Ese deseo de inmortalidad en la letra también nos invadió como nos había invadido el español, mestizo de tantas lenguas, el español que dice cuarteando vino el sereno / a la luz de las antorchas, o que dice Agur Jaunak, / Jaunak agur, / Agur ta erd, o airños da miña terra o arrabal amargo metido en mi vida o escriure no és tant sols cosa d’especialistes.
Toda una lengua hablada desde la bahía de Ushuaia hasta la corriente del Río Grande (Brasil en el medio, ya sé, pero no me digan que con los brasileños no nos entendemos) nos habilita para la comprensión del mundo que es, en suma, la comprensión del otro hable ese otro o no nuestra propia lengua. Este es sin duda un planteo moral y un planteo político porque las lenguas habladas, escritas, leídas, cantadas, son colectivas y llaman a la relatividad social.
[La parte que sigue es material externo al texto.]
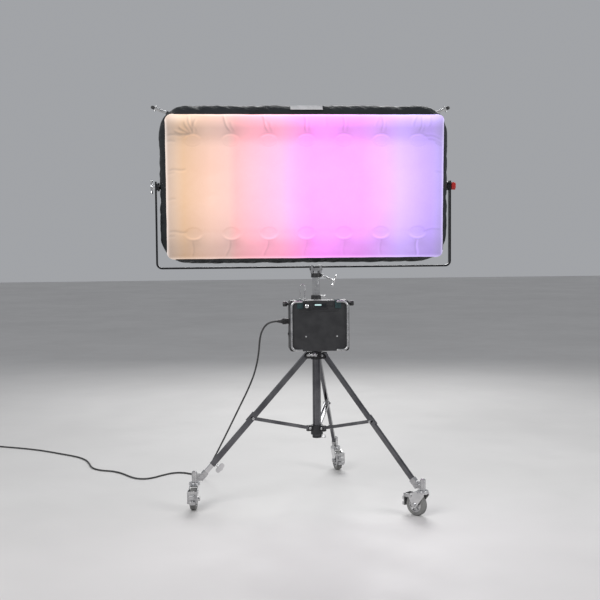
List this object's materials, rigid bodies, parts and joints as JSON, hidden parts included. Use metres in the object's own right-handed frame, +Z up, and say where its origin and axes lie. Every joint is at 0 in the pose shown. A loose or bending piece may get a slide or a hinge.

Y a la solidaridad, porque comprender al otro es comprender el mundo ya que la capacidad de abstracción nos permite llegar a ese significado colectivo de las palabras para abarcar las fuerzas de la naturaleza y por inmersión y vecindario, las fuerzas de la sociedad en la que vivimos. Las sociedades, cada una con su lengua, cada una pensando que la suya es la lengua y que las otras son las barbaroi o las desconocidas o las amenazadoras, adquieren, resiste, edifican y magnifican su identidad a partir de la lengua.
Escribir entonces, hacer literatura, implica un doble trabajo de identificación y de colectivización: el trabajo de la igualdad en la diferencia, la tarea rampante de remontar la letra hasta la cima de su difusión como lengua de cultura; la que nos dé la ilusión, el propósito de llegar a encontrar una palabra secreta y única, primera y última, que nos abra la comprensión de la Torre en la que a pesar de prejuicios, dictaduras, pestes, hambrunas y guerras, seguimos obstinadamente viviendo.